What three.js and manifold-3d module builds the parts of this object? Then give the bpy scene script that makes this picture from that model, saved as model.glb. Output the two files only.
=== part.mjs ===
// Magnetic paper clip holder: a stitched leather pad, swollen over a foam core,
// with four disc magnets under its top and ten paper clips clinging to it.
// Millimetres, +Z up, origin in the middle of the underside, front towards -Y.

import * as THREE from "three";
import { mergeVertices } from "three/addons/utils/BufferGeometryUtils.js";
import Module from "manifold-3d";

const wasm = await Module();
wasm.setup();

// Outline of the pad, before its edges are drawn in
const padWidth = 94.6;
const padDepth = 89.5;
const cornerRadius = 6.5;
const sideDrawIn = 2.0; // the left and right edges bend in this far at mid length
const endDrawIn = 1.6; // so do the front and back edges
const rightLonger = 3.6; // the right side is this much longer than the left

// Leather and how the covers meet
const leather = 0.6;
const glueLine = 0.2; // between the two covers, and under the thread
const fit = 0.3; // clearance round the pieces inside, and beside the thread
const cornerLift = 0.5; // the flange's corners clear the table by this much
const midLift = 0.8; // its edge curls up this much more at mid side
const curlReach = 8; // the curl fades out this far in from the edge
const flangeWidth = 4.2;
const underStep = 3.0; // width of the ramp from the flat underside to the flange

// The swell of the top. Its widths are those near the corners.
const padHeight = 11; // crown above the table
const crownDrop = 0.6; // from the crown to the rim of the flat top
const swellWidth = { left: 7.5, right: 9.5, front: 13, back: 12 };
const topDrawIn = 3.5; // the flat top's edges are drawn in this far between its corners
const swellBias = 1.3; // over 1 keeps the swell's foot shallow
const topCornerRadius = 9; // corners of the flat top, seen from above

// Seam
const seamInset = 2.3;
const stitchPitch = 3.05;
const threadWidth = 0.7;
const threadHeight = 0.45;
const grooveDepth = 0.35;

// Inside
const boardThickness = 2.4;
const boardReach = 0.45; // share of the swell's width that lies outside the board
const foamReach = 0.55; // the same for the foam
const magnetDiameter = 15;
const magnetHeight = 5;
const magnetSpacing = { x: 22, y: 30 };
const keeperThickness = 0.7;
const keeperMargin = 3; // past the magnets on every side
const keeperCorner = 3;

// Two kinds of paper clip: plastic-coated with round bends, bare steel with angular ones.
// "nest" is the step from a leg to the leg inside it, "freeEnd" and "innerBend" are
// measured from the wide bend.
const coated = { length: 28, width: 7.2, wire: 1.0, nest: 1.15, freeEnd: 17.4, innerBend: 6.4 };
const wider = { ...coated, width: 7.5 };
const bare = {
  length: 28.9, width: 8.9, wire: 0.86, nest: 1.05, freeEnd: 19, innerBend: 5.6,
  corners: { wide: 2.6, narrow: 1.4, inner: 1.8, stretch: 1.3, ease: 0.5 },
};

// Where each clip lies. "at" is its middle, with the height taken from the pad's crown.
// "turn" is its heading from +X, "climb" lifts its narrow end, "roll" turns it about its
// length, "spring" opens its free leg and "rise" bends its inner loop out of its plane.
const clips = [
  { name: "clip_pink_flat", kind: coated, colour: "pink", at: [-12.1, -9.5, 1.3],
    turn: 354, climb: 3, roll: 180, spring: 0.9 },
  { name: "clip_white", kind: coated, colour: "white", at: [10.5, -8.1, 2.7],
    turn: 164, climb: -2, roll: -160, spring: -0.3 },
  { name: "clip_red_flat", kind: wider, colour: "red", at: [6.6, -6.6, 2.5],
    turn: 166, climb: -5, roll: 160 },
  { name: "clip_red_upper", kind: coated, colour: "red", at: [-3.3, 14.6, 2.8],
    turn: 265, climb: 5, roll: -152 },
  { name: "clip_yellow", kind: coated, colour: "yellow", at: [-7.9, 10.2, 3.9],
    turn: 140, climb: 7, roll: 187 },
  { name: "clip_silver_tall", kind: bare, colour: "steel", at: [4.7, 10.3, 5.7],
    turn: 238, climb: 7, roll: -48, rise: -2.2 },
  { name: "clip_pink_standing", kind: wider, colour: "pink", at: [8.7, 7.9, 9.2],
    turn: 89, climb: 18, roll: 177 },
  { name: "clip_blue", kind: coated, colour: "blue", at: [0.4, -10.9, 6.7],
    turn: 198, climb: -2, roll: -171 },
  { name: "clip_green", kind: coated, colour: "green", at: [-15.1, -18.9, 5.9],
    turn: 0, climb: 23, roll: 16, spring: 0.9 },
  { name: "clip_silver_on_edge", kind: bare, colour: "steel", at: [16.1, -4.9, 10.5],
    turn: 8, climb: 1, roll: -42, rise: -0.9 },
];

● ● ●

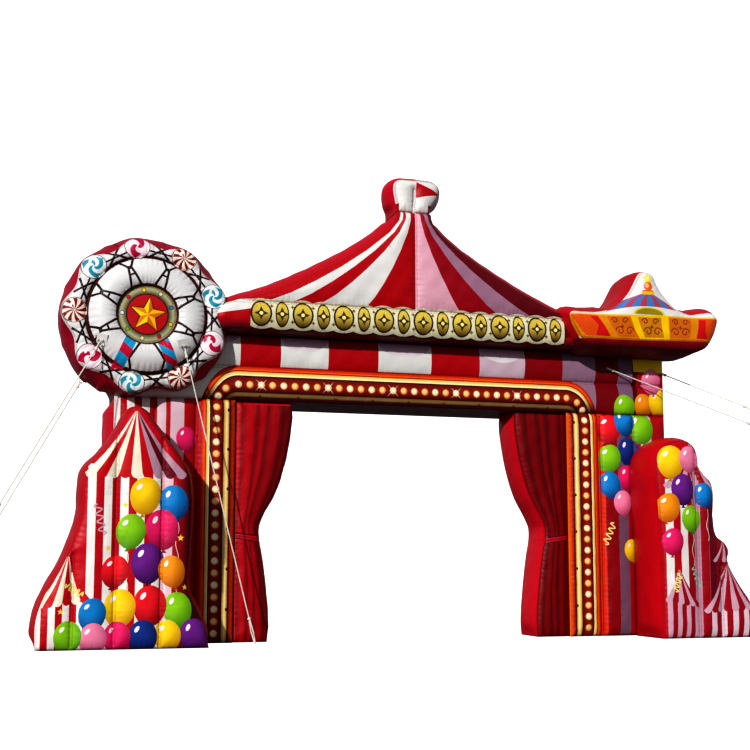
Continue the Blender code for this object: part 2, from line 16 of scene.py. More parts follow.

● ● ●

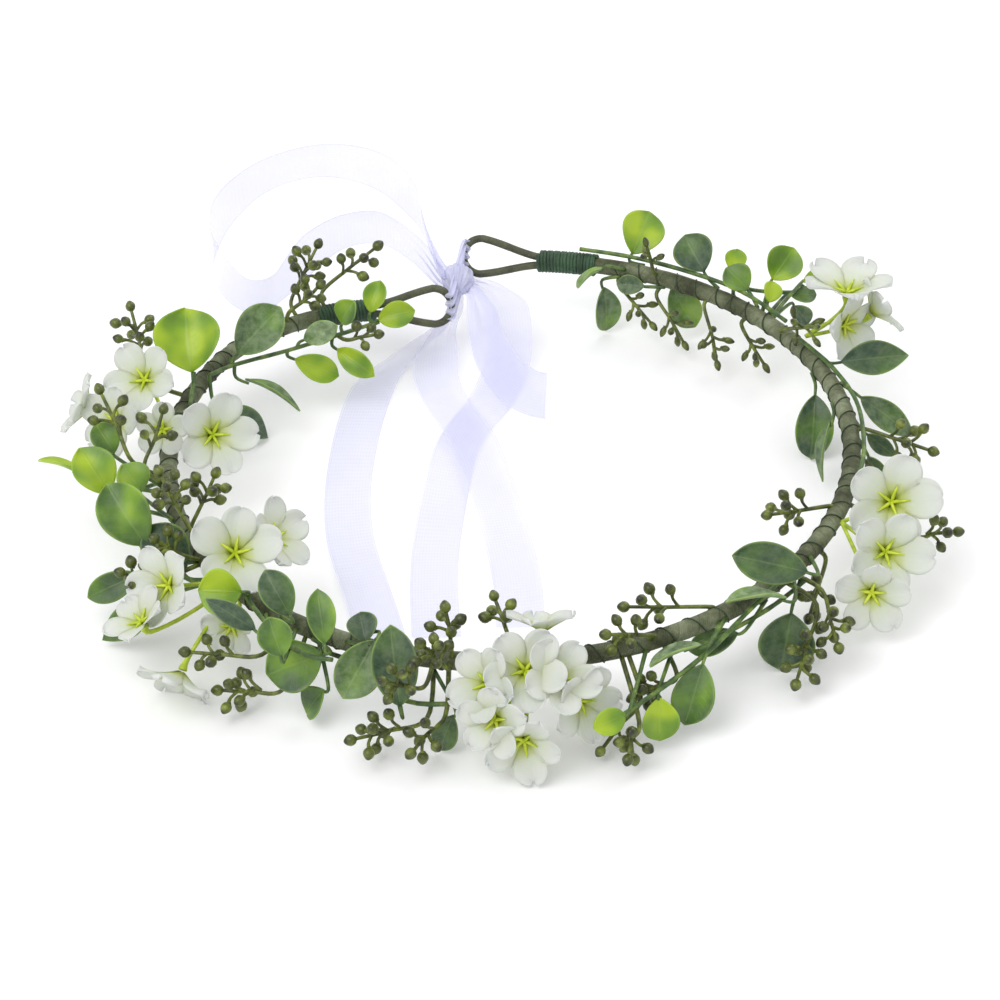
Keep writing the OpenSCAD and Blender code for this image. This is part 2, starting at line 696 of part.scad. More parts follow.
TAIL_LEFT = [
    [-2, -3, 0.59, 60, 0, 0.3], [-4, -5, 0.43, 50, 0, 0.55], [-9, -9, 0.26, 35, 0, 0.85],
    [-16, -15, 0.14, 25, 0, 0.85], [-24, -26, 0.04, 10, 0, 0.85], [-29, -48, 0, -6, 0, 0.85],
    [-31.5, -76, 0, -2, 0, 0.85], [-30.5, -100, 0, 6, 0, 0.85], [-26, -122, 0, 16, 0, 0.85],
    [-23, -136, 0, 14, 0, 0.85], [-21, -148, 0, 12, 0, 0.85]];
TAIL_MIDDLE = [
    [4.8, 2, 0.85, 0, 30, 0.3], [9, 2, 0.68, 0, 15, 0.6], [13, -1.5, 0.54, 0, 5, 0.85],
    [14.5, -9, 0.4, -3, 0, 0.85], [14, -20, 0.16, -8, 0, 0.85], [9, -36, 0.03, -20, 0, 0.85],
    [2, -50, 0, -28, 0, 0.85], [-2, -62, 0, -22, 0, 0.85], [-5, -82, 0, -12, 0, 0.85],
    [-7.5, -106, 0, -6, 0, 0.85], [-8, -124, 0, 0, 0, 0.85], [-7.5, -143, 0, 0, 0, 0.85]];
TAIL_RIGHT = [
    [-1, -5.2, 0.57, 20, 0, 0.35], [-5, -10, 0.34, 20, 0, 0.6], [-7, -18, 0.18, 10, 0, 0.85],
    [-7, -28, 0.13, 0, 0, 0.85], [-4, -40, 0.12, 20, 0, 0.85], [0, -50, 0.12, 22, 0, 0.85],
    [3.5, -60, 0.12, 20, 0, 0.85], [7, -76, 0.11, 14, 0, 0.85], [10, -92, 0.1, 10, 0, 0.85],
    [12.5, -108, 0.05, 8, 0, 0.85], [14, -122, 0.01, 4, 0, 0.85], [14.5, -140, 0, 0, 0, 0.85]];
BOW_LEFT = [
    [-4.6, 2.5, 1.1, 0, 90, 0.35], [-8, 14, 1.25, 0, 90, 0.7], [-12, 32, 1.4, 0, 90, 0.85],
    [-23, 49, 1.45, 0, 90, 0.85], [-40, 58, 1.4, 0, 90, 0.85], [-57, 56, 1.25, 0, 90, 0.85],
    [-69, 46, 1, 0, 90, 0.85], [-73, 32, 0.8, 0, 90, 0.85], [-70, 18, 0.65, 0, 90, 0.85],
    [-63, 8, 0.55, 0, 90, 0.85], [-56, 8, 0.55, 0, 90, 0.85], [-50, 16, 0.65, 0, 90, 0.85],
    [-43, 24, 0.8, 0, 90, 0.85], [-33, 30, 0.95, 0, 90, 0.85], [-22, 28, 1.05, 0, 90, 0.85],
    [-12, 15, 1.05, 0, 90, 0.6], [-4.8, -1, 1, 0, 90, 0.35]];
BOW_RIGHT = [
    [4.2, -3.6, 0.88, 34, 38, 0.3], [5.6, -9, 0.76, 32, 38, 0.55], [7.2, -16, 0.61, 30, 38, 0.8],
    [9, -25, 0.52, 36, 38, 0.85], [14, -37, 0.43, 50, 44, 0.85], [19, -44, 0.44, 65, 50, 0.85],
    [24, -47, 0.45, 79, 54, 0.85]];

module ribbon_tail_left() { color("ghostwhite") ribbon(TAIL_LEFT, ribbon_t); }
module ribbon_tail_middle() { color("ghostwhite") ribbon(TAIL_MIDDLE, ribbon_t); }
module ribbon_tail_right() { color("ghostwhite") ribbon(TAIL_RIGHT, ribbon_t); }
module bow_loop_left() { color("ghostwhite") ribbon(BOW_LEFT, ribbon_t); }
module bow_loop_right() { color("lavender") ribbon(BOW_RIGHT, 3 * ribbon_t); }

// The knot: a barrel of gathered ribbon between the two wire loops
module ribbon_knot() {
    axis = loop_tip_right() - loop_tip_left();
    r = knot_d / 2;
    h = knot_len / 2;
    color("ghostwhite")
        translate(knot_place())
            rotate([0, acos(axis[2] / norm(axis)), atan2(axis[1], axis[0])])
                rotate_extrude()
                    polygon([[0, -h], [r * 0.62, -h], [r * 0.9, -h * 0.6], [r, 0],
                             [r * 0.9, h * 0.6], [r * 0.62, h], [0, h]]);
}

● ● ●

• [AIM]:
Copy out exactly the lines running from the one with "What three.js and" to the one with "const underStep = 3.0;", including both ends, and nothing more.

• [EXERCISE OUTPUT]:
What three.js and manifold-3d module builds the parts of this object? Then give the bpy scene script that makes this picture from that model, saved as model.glb. Output the two files only.
=== part.mjs ===
// Magnetic paper clip holder: a stitched leather pad, swollen over a foam core,
// with four disc magnets under its top and ten paper clips clinging to it.
// Millimetres, +Z up, origin in the middle of the underside, front towards -Y.

import * as THREE from "three";
import { mergeVertices } from "three/addons/utils/BufferGeometryUtils.js";
import Module from "manifold-3d";

const wasm = await Module();
wasm.setup();

// Outline of the pad, before its edges are drawn in
const padWidth = 94.6;
const padDepth = 89.5;
const cornerRadius = 6.5;
const sideDrawIn = 2.0; // the left and right edges bend in this far at mid length
const endDrawIn = 1.6; // so do the front and back edges
const rightLonger = 3.6; // the right side is this much longer than the left

// Leather and how the covers meet
const leather = 0.6;
const glueLine = 0.2; // between the two covers, and under the thread
const fit = 0.3; // clearance round the pieces inside, and beside the thread
const cornerLift = 0.5; // the flange's corners clear the table by this much
const midLift = 0.8; // its edge curls up this much more at mid side
const curlReach = 8; // the curl fades out this far in from the edge
const flangeWidth = 4.2;
const underStep = 3.0; // width of the ramp from the flat underside to the flange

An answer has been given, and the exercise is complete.